» **Set task**
Repeat all of the records verbatim.

-------

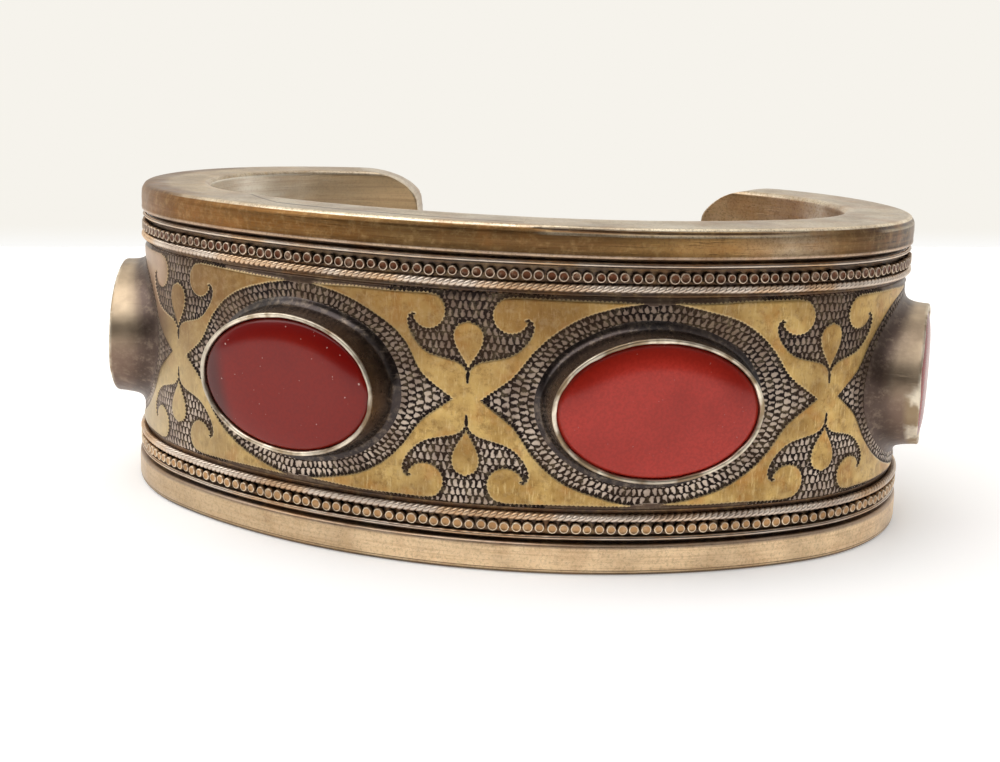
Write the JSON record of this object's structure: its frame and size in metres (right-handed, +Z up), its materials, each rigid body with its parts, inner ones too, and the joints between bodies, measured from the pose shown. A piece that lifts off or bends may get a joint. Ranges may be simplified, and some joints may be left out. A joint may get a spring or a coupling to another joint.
{
  "type": "cuff bracelet",
  "caption": "Open oval cuff bracelet in dark silver with gilt leaf ornament, rope and bead wires along both rims, and oval red cabochons in raised settings.",
  "frame": {"origin": "centre of the bounding box in plan, on the plane that the lower rim rests on", "axes": "+X across the wrist, to the right of a viewer who faces the front; +Y from the ornamented front to the open back; +Z up through the wrist opening"},
  "size_m": [0.0769, 0.0491, 0.0273],
  "materials": {
    "silver": "dark, worn silver with partial gilding",
    "stone": "polished, deep red"
  },
  "bodies": {
    "root": {"cuff_body": "silver", "stone_side_left": "stone", "stone_front_left": "stone", "stone_front_right": "stone", "stone_side_right": "stone"}
  },
  "joints": []
}
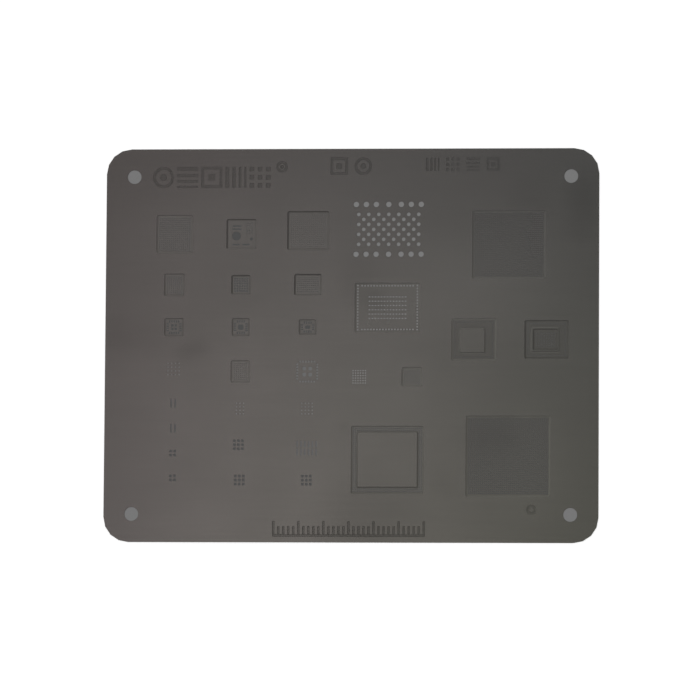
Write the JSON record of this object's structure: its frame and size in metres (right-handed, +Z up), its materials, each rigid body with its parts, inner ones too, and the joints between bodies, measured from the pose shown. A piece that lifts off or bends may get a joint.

-------

» **Task response**
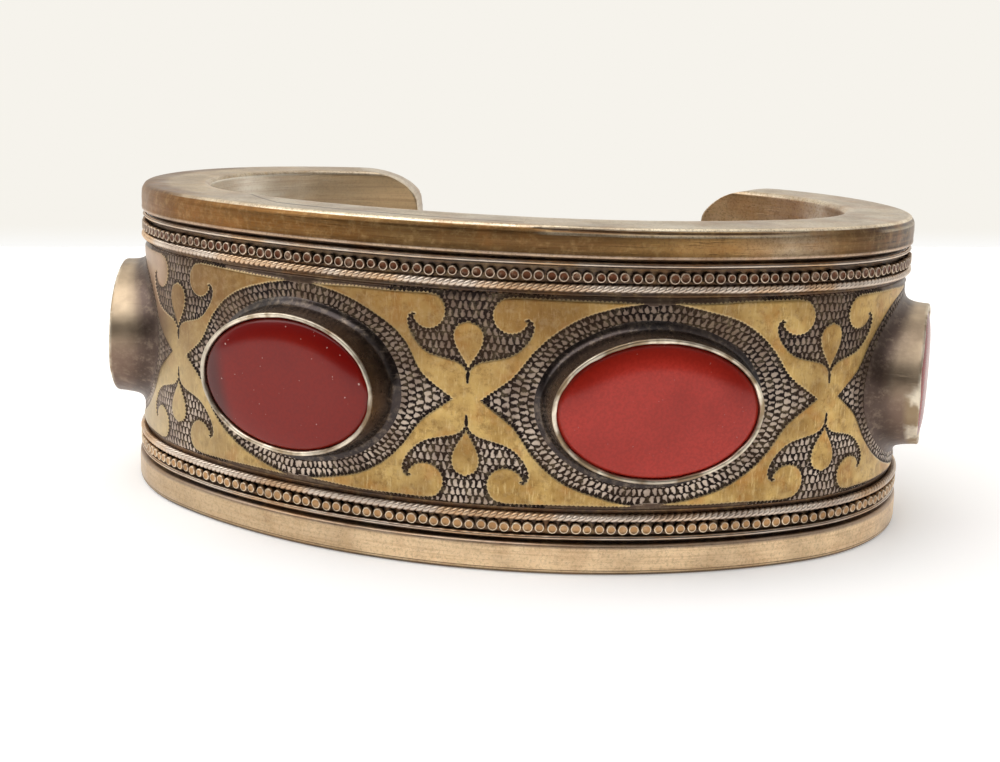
Write the JSON record of this object's structure: its frame and size in metres (right-handed, +Z up), its materials, each rigid body with its parts, inner ones too, and the joints between bodies, measured from the pose shown. A piece that lifts off or bends may get a joint. Ranges may be simplified, and some joints may be left out. A joint may get a spring or a coupling to another joint.
{
  "type": "cuff bracelet",
  "caption": "Open oval cuff bracelet in dark silver with gilt leaf ornament, rope and bead wires along both rims, and oval red cabochons in raised settings.",
  "frame": {"origin": "centre of the bounding box in plan, on the plane that the lower rim rests on", "axes": "+X across the wrist, to the right of a viewer who faces the front; +Y from the ornamented front to the open back; +Z up through the wrist opening"},
  "size_m": [0.0769, 0.0491, 0.0273],
  "materials": {
    "silver": "dark, worn silver with partial gilding",
    "stone": "polished, deep red"
  },
  "bodies": {
    "root": {"cuff_body": "silver", "stone_side_left": "stone", "stone_front_left": "stone", "stone_front_right": "stone", "stone_side_right": "stone"}
  },
  "joints": []
}
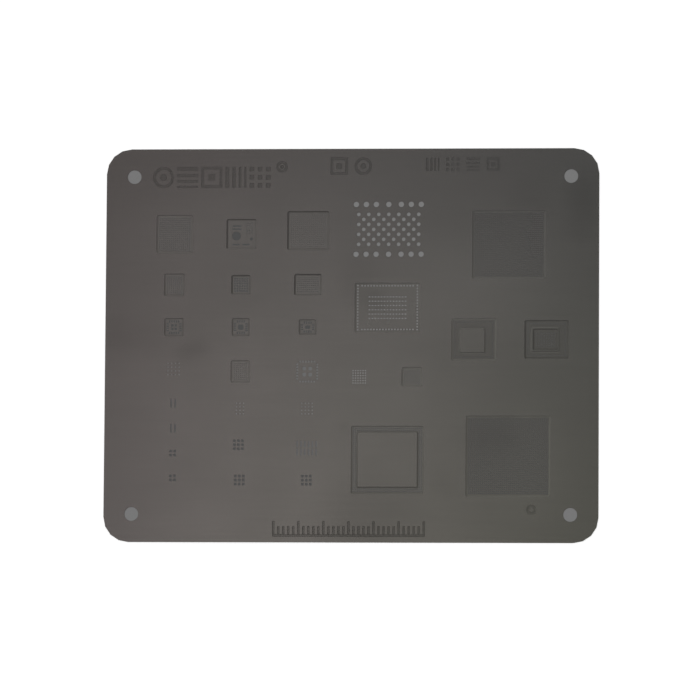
Write the JSON record of this object's structure: its frame and size in metres (right-handed, +Z up), its materials, each rigid body with its parts, inner ones too, and the joints between bodies, measured from the pose shown. A piece that lifts off or bends may get a joint.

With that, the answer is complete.